COLLECTED MATERIAL:
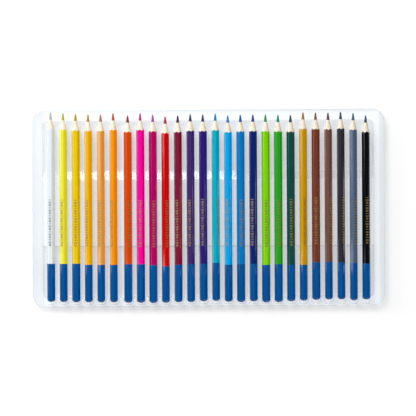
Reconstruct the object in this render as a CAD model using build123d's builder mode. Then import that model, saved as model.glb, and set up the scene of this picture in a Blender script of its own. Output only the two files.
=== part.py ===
from build123d import *
import os
from math import cos, radians, tan

# Tray of 26 watercolour pencils: the clear thermoformed insert of an art set, with every
# pencil lying in its own slot, sharpened end toward +Y and dipped end toward -Y.
# Millimetres, +Z up. The origin is the middle of the footprint, on the table.

# Pencil
pencil_length = 176.0
pencil_flats = 7.2
hex_sides = 6
cone_half_angle = 14.0
lead_half_angle = 7.8
lead_diameter = 3.0
lead_tip_diameter = 1.2
lead_fit = 0.05
end_wall = 2.6
dip_length = 35.4
dip_coat = 0.1
dome_steps = [(1.0, 2.1), (1.2, 0.9)]
round_sides = 18

# Slots
slot_pitch = 11.8
left_count = 6
wide_rib_extra = 1.9
slot_clearance = 0.25
slot_depth = 2.0
slot_sides = 12

# Tray
sheet = 0.6
tray_height = 10.0
tray_corner = 12.0
skirt_draft = 4.0
rim_round = 1.0
side_margin = 18.55
tip_room = 7.3
notch_gap = 0.4
notch_rim = 3.3

# Recess in the tray
rim_side = 11.0
rim_upper = 11.0
rim_lower = 9.1
recess_corner = 4.8
recess_draft = 6.0
recess_lip = 0.8

# Support bar across the recess
bar_drop = 1.2
bar_lower_y = -35.6
bar_upper_y = 27.0
bar_back_draft = 10.0
bar_ramp_run = 8.4
bar_bevel = 1.2

# Each pencil: colour, roll of its top edge toward +X in degrees, how far it has slid from
# the notch wall toward the tips, and how much sharpening left it longer than the usual length
pencils = [
    ("white", 18, 2.1, 2.5),
    ("lemon", -3, 1.9, 2.0),
    ("yellow", 25, 1.6, 1.5),
    ("golden", 2, 1.5, 1.0),
    ("apricot", -8, 1.4, 1.0),
    ("orange_yellow", -2, 1.4, 2.0),
    ("orange_red", -16, 0.9, 0.5),
    ("hot_pink", 25, 0.8, 2.5),
    ("magenta", -19, 0.4, 1.5),
    ("red", -3, 0.7, -0.5),
    ("maroon", 0, 1.1, 0.0),
    ("violet", -12, 1.2, 1.0),
    ("indigo", -18, 1.9, 0.0),
    ("turquoise", 26, 2.2, 0.5),
    ("light_blue", 10, 1.3, -0.5),
    ("blue", -24, 0.9, 0.5),
    ("navy", -22, 1.6, 0.0),
    ("lime", -28, 0.5, 1.0),
    ("green", -10, 0.7, 0.5),
    ("dark_green", -27, 1.4, -0.5),
    ("ochre", 1, 2.0, 1.5),
    ("red_brown", 29, 2.7, 0.5),
    ("brown", 3, 3.0, 0.0),
    ("black_brown", 5, 3.1, 0.5),
    ("slate", -28, 2.0, 0.5),
    ("black", -5, 2.8, -2.5),
]

# What follows from those sizes
flat_down = 180 / hex_sides
pencil_reach = (pencil_flats / 2 + dip_coat) / cos(radians(180 / hex_sides))
slot_radius = pencil_reach + slot_clearance
axis_height = tray_height - slot_depth + slot_radius
tray_width = notch_rim + notch_gap + pencil_length + tip_room
notch_y = notch_rim - tray_width / 2
butt_y = notch_y + notch_gap
slot_span = (len(pencils) - 1) * slot_pitch + wide_rib_extra
tray_length = slot_span + 2 * side_margin
recess_length = tray_length - 2 * rim_side
recess_low_y = rim_lower - tray_width / 2
recess_high_y = tray_width / 2 - rim_upper
bar_top = tray_height - bar_drop
cone_length = (pencil_reach - lead_diameter / 2) / tan(radians(cone_half_angle))
point_length = (lead_diameter - lead_tip_diameter) / 2 / tan(radians(lead_half_angle))
cone_drop = cone_length + point_length
slot_x = [
    i * slot_pitch + (wide_rib_extra if i >= left_count else 0) - slot_span / 2
    for i in range(len(pencils))
]


def slot_cutter(inset):
    """Every slot: a round trough from the notch wall up past the ramp of the support bar."""
    with BuildPart() as troughs:
        for x in slot_x:
            with BuildSketch(Plane((x, notch_y - inset, axis_height), (-1, 0, 0), (0, 1, 0))):
                RegularPolygon(
                    slot_radius + inset, slot_sides, major_radius=False, rotation=180 / slot_sides
                )
            extrude(amount=bar_upper_y + bar_ramp_run - notch_y)
    return troughs.part


def mould(inset):
    """Solid under the sheet's upper face, or under its lower face if inset by the sheet."""
    top = tray_height - inset
    grow = 2 * inset
    with BuildSketch(Plane.YZ) as bar_section:
        with BuildLine():
            foot = -bar_ramp_run
            back = tan(radians(bar_back_draft))
            ramp = bar_ramp_run / (bar_top - sheet)
            Polyline(
                (bar_lower_y - back * (bar_top - foot), foot),
                (bar_lower_y, bar_top),
                (bar_upper_y, bar_top),
                (bar_upper_y + ramp * (bar_top - foot), foot),
                close=True,
            )
        make_face()
        chamfer(bar_section.vertices().group_by(Axis.Y)[-1], bar_bevel)
        if inset:
            offset(amount=-inset)
        with Locations(((bar_lower_y + bar_upper_y) / 2, foot / 2)):
            Rectangle(recess_length, -foot, mode=Mode.SUBTRACT)
    with BuildPart() as form:
        with BuildSketch():
            RectangleRounded(tray_length - grow, tray_width - grow, tray_corner - inset)
        extrude(amount=top, taper=skirt_draft)
        rim_edge = form.faces().sort_by(Axis.Z)[-1].edges()
        if inset:
            chamfer(rim_edge, rim_round - inset)
        else:
            fillet(rim_edge, rim_round)
        with BuildSketch(Plane.XY.offset(top)):
            with Locations((0, (recess_low_y + recess_high_y) / 2)):
                RectangleRounded(
                    recess_length + grow,
                    recess_high_y - recess_low_y + grow,
                    recess_corner + inset,
                )
        depth = top if inset else top - sheet
        extrude(amount=-depth, taper=recess_draft, mode=Mode.SUBTRACT)
        rim_face = form.faces().filter_by(Axis.Z).sort_by(Axis.Z)[-1]
        chamfer(rim_face.inner_wires().edges(), recess_lip)
        extrude(bar_section.sketch, amount=recess_length / 2 + inset, both=True)
        add(slot_cutter(inset), mode=Mode.SUBTRACT)
    return form.part


def rounding(length):
    """Many-sided bar round an upright pencil, domed at its foot and sharpened at its top."""
    with BuildPart() as bar:
        with BuildSketch():
            RegularPolygon(pencil_reach, round_sides, major_radius=False)
        extrude(amount=length - cone_drop)
        for across, back in dome_steps:
            end = bar.faces().sort_by(Axis.Z)[0]
            chamfer(end.edges(), across, back, reference=end)
        with BuildSketch(Plane.XY.offset(length - cone_drop)):
            RegularPolygon(pencil_reach, round_sides, major_radius=False)
        extrude(amount=cone_length, taper=cone_half_angle)
    return bar.part


def upright_casing(length):
    """Lacquered hexagonal wood with its sharpened cone, lead bore and dipped round end."""
    with BuildPart() as casing:
        with BuildSketch():
            RegularPolygon(pencil_flats / 2, hex_sides, major_radius=False, rotation=flat_down)
        extrude(amount=length)
        with BuildSketch():
            RegularPolygon(pencil_flats / 2 + dip_coat, hex_sides, major_radius=False, rotation=flat_down)
        extrude(amount=dip_length)
        add(rounding(length), mode=Mode.INTERSECT)
        with BuildSketch(Plane.XY.offset(end_wall)):
            RegularPolygon(lead_diameter / 2 + lead_fit, round_sides, major_radius=False)
        extrude(amount=length, mode=Mode.SUBTRACT)
    return casing.part


def upright_lead(length):
    """Colour core from the end wall of its bore to the sharpened point."""
    with BuildPart() as lead:
        with BuildSketch(Plane.XY.offset(end_wall)):
            RegularPolygon(lead_diameter / 2, round_sides, major_radius=False)
        extrude(amount=length - point_length - end_wall)
        with BuildSketch(Plane.XY.offset(length - point_length)):
            RegularPolygon(lead_diameter / 2, round_sides, major_radius=False)
        extrude(amount=point_length, taper=lead_half_angle)
    return lead.part


os.makedirs("parts", exist_ok=True)

with BuildPart() as tray:
    add(mould(0))
    add(mould(sheet), mode=Mode.SUBTRACT)
tray.part.label = "tray"
export_step(tray.part, "parts/tray.step")

lengths = {pencil_length + longer for colour, roll, slide, longer in pencils}
woods = {length: upright_casing(length) for length in lengths}
cores = {length: upright_lead(length) for length in lengths}
for x, (colour, roll, slide, longer) in zip(slot_x, pencils):
    lying = Location((x, butt_y + slide, axis_height), (-90, 0, roll))
    with BuildPart() as casing:
        with Locations(lying):
            add(woods[pencil_length + longer])
    casing.part.label = f"casing_{colour}"
    export_step(casing.part, f"parts/casing_{colour}.step")
    with BuildPart() as lead:
        with Locations(lying):
            add(cores[pencil_length + longer])
    lead.part.label = f"lead_{colour}"
    export_step(lead.part, f"parts/lead_{colour}.step")
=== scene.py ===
import math
from bisect import bisect_right

import bmesh
import bpy
from mathutils import Matrix, Vector


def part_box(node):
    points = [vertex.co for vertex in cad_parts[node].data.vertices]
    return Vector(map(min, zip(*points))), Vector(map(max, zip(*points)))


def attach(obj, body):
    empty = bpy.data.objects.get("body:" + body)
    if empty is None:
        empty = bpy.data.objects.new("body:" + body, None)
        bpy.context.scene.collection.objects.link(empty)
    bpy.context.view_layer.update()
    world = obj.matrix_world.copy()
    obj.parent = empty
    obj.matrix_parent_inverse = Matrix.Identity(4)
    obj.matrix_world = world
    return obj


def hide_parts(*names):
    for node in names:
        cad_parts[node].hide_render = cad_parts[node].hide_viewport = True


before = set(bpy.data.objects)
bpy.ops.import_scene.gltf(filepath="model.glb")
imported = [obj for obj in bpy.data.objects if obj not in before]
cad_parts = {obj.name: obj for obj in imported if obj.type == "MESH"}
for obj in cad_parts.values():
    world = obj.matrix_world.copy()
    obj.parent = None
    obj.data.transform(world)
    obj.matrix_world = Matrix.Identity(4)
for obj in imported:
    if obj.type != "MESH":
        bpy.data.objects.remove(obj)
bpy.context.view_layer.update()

# The camera hangs straight above the tray with a long lens, so the pencils show no sides.
# It is turned a hair, because the tray lay a hair askew under it.
VIEW_WIDTH = 0.3923
LENS = 200.0
SENSOR = 36.0
RIM_HEIGHT = 0.010
CAMERA_SHIFT = -0.0004
CAMERA_TURN = math.radians(-0.30)


def shown(name, data):
    """A new object of this name in the scene."""
    made = bpy.data.objects.new(name, data)
    bpy.context.scene.collection.objects.link(made)
    return made


lens_data = bpy.data.cameras.new("photo_camera")
lens_data.sensor_width = SENSOR
lens_data.lens = LENS
camera = shown("photo_camera", lens_data)
camera.location = (CAMERA_SHIFT, 0.0, RIM_HEIGHT + VIEW_WIDTH * LENS / SENSOR)
camera.rotation_euler = (0, 0, CAMERA_TURN)
bpy.context.scene.camera = camera
bpy.context.scene.view_settings.view_transform = "Standard"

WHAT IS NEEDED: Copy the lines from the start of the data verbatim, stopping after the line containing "slot_sides = 12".

RESULT OF THE EXERCISE:
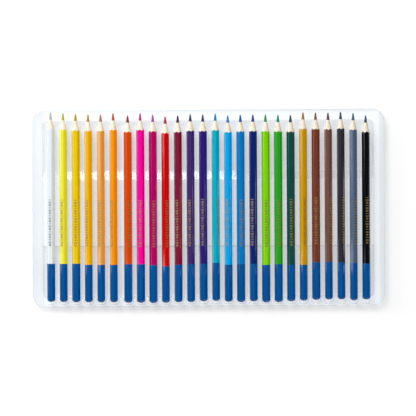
Reconstruct the object in this render as a CAD model using build123d's builder mode. Then import that model, saved as model.glb, and set up the scene of this picture in a Blender script of its own. Output only the two files.
=== part.py ===
from build123d import *
import os
from math import cos, radians, tan

# Tray of 26 watercolour pencils: the clear thermoformed insert of an art set, with every
# pencil lying in its own slot, sharpened end toward +Y and dipped end toward -Y.
# Millimetres, +Z up. The origin is the middle of the footprint, on the table.

# Pencil
pencil_length = 176.0
pencil_flats = 7.2
hex_sides = 6
cone_half_angle = 14.0
lead_half_angle = 7.8
lead_diameter = 3.0
lead_tip_diameter = 1.2
lead_fit = 0.05
end_wall = 2.6
dip_length = 35.4
dip_coat = 0.1
dome_steps = [(1.0, 2.1), (1.2, 0.9)]
round_sides = 18

# Slots
slot_pitch = 11.8
left_count = 6
wide_rib_extra = 1.9
slot_clearance = 0.25
slot_depth = 2.0
slot_sides = 12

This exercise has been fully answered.